Task goal
Examine each line of the data. Copy those that contain the string "picture".

-- start Data extract --

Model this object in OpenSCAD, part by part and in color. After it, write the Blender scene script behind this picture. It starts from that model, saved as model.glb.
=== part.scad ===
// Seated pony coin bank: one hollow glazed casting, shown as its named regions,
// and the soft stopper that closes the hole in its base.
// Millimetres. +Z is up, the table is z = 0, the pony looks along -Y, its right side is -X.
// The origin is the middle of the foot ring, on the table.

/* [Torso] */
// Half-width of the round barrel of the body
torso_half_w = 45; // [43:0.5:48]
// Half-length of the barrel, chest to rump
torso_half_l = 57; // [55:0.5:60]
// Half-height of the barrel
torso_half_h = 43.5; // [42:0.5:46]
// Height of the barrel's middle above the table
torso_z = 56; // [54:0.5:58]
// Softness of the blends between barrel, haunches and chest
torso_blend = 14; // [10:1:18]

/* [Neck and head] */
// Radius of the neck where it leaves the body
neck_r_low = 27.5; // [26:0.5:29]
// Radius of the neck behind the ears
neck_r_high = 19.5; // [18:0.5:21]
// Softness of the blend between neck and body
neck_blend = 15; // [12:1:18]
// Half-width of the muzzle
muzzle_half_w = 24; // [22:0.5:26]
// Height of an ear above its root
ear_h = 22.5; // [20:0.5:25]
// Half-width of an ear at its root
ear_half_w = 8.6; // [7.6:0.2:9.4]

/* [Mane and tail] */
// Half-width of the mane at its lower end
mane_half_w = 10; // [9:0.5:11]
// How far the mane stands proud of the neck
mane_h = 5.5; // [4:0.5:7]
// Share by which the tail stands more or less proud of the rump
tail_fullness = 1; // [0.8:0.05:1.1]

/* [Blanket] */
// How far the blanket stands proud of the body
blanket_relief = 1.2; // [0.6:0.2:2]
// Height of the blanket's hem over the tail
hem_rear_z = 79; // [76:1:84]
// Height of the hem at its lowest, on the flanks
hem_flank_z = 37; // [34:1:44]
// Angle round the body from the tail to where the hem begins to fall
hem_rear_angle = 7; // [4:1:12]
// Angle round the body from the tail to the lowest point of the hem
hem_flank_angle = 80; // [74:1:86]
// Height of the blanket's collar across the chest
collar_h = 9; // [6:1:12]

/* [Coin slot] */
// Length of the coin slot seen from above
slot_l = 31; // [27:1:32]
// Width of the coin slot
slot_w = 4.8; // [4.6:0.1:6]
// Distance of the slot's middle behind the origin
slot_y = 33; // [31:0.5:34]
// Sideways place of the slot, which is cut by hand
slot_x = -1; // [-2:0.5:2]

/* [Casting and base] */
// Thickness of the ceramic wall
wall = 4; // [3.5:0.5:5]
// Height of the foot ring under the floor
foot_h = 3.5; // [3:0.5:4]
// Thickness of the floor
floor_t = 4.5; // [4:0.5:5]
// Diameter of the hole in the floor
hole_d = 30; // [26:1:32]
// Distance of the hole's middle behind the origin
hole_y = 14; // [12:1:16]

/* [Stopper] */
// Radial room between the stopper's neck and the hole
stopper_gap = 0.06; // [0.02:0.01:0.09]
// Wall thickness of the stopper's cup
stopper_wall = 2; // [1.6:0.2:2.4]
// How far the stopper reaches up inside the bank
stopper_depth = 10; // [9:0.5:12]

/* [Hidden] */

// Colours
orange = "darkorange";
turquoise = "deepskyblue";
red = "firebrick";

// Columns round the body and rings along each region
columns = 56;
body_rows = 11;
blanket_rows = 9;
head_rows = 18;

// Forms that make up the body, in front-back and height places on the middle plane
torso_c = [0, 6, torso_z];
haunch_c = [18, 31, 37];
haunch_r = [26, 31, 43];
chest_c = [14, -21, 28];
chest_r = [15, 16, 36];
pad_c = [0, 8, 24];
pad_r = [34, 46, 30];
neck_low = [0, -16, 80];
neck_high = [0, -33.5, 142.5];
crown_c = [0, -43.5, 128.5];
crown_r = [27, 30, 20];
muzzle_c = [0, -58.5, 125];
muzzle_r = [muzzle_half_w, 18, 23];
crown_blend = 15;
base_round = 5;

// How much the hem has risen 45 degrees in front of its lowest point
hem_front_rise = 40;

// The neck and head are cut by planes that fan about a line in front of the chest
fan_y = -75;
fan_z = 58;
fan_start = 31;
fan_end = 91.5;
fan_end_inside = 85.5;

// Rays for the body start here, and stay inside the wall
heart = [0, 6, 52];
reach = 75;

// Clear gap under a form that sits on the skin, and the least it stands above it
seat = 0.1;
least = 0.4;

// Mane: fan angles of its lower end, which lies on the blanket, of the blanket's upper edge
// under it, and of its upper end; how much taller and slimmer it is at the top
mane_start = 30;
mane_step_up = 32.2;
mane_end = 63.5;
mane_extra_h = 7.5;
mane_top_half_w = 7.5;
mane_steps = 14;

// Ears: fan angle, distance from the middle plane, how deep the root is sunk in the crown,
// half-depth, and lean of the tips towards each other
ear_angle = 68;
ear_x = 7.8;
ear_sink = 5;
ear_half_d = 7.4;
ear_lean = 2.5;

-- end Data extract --
-- start Data extract --

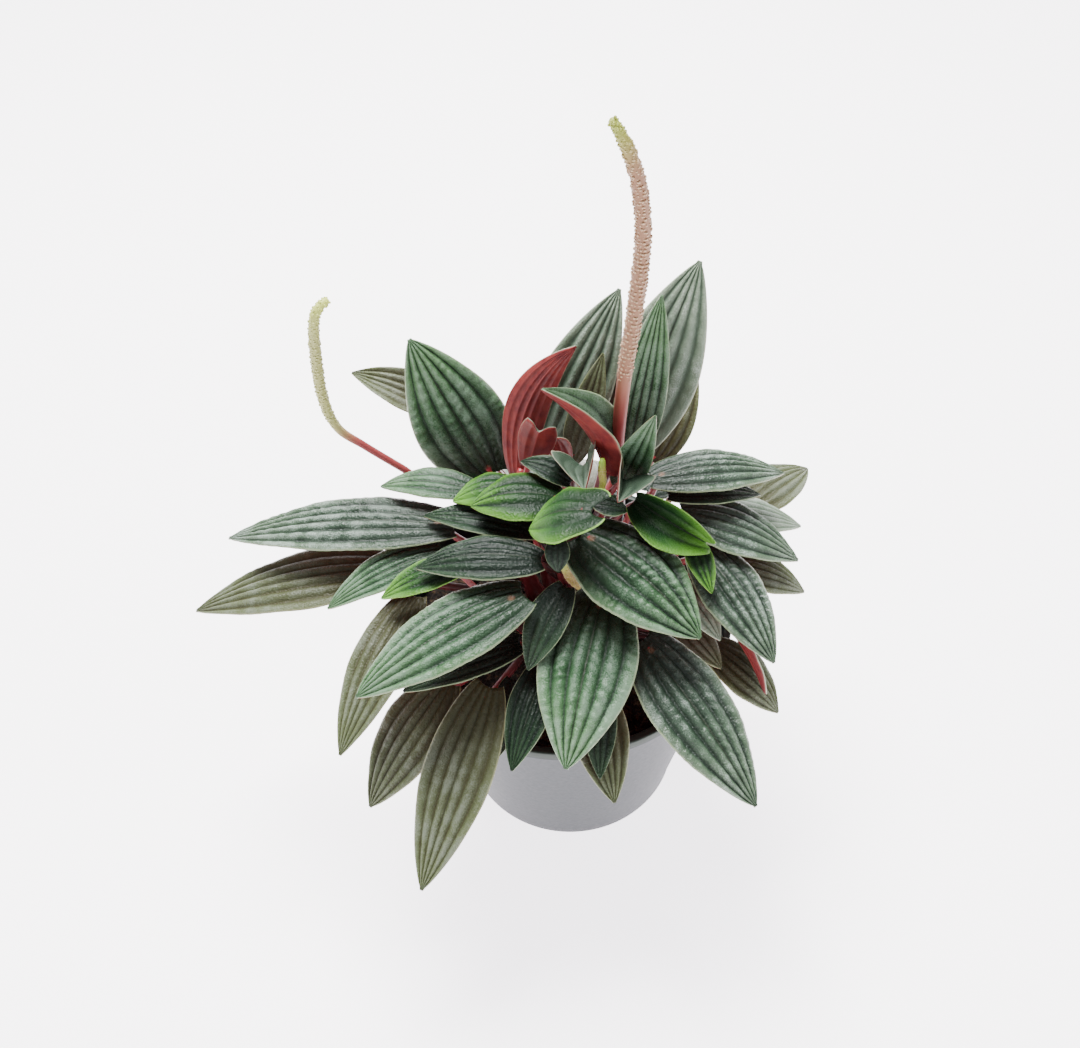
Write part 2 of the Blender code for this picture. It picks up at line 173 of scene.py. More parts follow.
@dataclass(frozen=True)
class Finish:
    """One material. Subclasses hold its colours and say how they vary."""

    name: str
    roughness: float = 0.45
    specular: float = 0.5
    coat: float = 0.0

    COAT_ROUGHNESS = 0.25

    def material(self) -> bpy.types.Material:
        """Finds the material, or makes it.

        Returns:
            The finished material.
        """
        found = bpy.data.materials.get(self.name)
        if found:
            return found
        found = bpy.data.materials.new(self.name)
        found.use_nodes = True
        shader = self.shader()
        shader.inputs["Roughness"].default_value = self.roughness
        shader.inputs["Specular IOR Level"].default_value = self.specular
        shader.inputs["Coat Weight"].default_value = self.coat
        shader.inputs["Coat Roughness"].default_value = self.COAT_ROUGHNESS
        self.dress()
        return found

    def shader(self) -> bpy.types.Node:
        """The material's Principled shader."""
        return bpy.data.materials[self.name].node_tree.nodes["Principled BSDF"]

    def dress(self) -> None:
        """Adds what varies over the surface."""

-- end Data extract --
-- start Data extract --

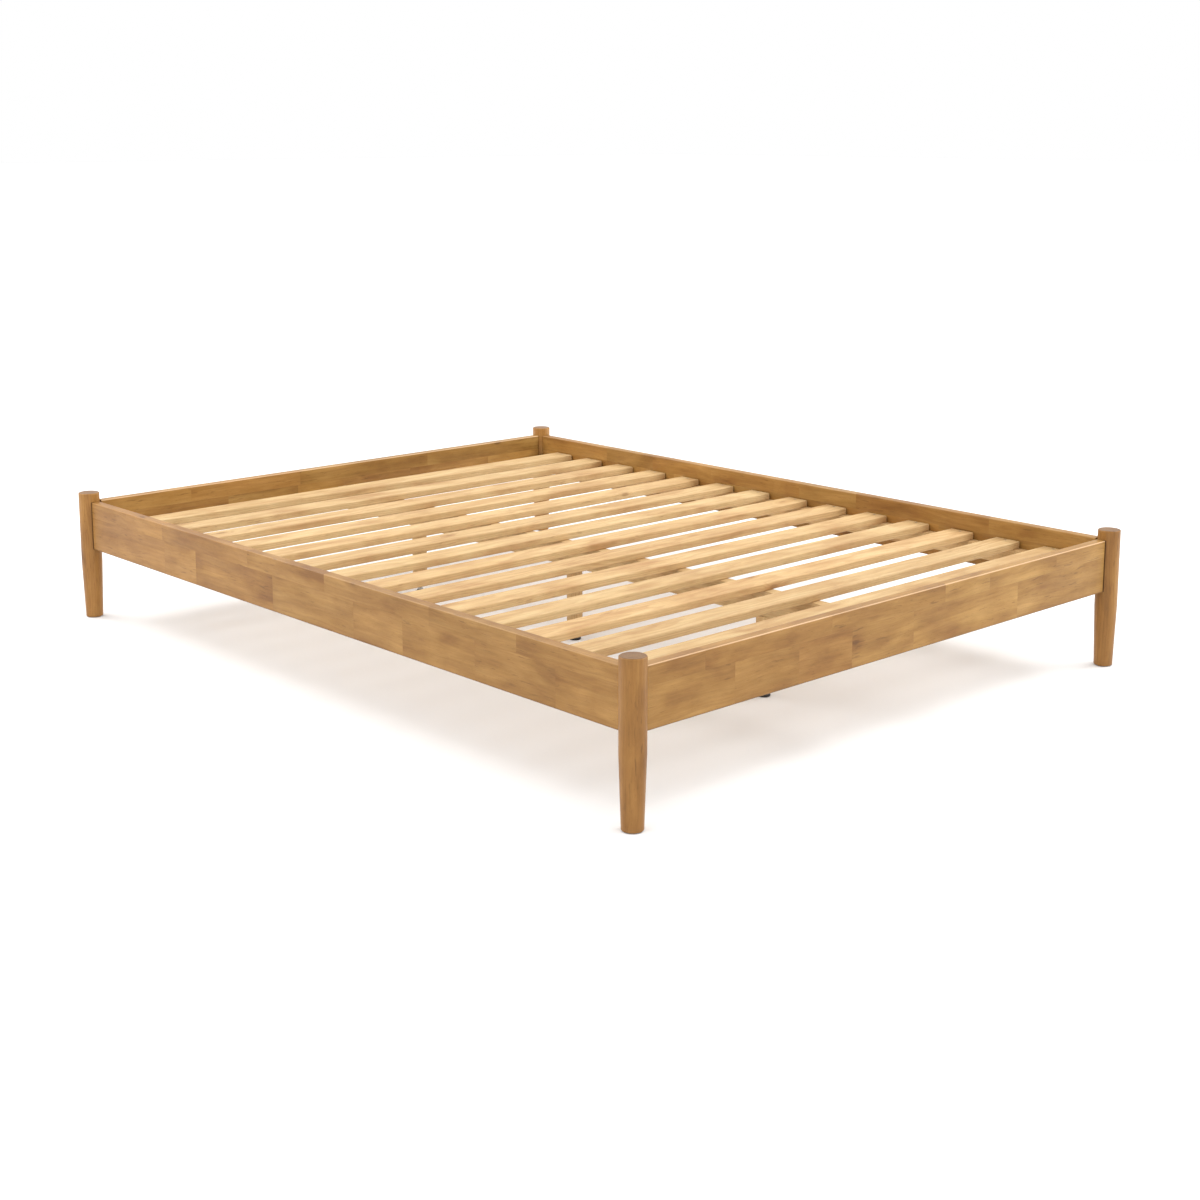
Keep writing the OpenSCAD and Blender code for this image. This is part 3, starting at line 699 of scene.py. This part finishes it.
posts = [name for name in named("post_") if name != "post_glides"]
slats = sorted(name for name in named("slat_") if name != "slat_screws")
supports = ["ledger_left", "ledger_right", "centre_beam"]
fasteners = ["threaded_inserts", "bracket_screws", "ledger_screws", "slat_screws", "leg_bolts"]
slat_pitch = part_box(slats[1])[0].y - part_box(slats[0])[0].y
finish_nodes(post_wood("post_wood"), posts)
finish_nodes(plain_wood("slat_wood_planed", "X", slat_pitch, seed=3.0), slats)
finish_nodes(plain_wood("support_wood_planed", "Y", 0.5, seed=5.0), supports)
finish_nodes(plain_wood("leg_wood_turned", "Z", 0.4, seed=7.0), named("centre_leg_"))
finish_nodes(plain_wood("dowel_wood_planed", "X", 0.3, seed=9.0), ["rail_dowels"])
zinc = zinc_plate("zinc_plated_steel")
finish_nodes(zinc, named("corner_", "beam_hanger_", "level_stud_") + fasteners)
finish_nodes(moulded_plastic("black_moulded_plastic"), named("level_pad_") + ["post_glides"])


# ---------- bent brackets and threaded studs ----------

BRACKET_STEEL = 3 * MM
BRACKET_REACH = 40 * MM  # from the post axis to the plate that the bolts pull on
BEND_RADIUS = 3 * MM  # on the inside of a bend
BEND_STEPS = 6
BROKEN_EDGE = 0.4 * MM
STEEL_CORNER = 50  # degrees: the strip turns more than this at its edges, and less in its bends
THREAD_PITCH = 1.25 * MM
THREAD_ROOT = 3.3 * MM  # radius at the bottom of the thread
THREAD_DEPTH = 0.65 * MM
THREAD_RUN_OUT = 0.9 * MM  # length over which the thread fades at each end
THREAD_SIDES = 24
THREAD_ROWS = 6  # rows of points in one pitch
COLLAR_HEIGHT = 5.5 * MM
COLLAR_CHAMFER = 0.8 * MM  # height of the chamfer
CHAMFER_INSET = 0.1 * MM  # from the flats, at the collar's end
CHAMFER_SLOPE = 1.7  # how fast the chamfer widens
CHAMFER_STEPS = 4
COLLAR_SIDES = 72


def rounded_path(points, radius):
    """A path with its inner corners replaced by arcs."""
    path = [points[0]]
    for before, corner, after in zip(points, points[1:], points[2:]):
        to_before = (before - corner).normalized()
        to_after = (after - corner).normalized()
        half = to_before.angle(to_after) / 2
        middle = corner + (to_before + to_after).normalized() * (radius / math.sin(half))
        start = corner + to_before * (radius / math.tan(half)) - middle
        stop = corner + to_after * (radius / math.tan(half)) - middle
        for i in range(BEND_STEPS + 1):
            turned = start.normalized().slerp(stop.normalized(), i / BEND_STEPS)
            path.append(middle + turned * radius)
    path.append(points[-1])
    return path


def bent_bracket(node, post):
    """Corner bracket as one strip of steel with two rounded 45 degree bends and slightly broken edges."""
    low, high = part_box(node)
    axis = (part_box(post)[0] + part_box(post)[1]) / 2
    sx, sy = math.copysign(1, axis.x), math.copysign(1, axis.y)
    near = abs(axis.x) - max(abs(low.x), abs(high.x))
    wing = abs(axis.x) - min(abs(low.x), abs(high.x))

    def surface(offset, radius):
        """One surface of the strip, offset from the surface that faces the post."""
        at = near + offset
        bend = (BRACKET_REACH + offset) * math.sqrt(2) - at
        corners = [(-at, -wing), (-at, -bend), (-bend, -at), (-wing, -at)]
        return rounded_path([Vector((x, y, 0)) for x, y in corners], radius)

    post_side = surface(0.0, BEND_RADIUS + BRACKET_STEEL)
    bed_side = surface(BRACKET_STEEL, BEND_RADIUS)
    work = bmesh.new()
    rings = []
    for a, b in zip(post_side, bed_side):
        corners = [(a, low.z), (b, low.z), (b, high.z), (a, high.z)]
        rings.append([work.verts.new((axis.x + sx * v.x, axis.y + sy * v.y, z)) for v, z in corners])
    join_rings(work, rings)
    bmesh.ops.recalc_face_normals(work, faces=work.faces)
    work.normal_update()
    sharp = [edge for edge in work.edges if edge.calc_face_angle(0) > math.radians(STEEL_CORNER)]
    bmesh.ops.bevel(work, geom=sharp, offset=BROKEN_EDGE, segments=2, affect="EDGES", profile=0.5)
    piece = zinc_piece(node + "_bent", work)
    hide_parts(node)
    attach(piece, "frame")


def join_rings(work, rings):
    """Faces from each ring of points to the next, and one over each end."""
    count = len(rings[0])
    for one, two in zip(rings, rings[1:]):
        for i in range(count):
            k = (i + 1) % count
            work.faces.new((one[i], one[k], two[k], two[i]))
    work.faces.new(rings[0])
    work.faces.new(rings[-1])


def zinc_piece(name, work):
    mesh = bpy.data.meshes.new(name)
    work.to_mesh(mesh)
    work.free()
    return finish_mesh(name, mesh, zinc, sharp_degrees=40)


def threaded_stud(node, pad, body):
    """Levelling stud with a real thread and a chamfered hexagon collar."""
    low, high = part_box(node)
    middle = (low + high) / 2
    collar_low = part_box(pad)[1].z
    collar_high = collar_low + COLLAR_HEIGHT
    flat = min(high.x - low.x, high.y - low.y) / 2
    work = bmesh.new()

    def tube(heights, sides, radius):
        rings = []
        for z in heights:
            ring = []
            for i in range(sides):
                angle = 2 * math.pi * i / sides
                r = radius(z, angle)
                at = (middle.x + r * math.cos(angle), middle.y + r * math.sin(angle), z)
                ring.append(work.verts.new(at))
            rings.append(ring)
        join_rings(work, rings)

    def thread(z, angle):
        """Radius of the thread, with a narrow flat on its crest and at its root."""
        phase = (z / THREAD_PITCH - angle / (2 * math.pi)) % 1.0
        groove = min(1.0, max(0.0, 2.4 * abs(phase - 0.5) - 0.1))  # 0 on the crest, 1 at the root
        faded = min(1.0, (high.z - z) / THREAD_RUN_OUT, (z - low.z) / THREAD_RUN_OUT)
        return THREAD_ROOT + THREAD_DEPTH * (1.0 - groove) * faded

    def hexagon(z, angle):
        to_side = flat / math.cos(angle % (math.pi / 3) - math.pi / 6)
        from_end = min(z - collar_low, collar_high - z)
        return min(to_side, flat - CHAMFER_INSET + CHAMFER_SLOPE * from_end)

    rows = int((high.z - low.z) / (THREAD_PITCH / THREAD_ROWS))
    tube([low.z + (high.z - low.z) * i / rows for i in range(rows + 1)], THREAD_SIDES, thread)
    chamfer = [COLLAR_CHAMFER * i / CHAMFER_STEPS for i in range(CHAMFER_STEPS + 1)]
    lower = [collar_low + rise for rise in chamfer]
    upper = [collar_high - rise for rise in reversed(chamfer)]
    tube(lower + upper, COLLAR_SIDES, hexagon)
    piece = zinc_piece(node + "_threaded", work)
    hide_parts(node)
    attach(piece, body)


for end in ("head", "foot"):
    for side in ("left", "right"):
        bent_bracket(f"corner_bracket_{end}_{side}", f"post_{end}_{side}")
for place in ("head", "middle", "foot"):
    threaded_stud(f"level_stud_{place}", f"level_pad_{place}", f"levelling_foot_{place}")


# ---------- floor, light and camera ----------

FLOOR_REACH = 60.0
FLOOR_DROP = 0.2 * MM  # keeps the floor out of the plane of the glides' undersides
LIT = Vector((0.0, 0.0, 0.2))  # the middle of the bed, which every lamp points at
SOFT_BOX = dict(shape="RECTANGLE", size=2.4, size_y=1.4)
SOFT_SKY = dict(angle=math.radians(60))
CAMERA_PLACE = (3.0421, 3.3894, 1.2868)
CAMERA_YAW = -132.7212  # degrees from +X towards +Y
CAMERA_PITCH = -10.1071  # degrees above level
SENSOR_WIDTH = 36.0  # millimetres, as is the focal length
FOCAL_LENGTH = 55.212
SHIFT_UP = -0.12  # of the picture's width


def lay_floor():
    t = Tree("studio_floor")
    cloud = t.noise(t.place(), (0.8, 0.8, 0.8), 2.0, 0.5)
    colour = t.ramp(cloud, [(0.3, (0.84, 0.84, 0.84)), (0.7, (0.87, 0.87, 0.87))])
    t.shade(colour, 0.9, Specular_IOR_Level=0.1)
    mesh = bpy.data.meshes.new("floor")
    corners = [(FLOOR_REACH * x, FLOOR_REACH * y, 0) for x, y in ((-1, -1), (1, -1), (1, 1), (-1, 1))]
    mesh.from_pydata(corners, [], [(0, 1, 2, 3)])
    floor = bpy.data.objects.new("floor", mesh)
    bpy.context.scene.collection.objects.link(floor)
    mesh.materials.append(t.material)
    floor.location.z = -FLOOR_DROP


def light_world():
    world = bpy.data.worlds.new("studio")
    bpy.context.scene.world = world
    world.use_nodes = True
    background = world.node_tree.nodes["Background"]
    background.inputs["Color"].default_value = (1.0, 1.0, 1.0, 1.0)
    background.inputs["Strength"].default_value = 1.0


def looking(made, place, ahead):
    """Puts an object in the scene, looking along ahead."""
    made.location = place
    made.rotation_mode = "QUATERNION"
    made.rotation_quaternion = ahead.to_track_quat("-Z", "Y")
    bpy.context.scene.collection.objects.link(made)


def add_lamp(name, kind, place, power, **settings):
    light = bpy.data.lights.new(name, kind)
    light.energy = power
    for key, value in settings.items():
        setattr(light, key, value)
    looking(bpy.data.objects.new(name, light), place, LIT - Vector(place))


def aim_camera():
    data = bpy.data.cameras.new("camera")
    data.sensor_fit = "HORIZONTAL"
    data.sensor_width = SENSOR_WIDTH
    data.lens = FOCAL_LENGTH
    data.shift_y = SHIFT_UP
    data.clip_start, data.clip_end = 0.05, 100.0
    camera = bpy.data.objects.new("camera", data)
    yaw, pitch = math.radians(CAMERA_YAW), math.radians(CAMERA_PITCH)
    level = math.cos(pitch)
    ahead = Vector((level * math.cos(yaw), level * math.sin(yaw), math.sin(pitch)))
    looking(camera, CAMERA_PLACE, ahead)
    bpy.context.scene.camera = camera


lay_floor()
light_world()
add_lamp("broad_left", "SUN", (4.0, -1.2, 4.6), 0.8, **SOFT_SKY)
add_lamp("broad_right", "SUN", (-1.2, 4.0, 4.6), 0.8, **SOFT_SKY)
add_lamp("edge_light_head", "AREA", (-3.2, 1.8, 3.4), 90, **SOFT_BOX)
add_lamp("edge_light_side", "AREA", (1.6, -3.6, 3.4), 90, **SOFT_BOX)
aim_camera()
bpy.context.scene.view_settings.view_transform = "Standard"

-- end Data extract --

Output
Model this object in OpenSCAD, part by part and in color. After it, write the Blender scene script behind this picture. It starts from that model, saved as model.glb.
Write part 2 of the Blender code for this picture. It picks up at line 173 of scene.py. More parts follow.
SHIFT_UP = -0.12  # of the picture's width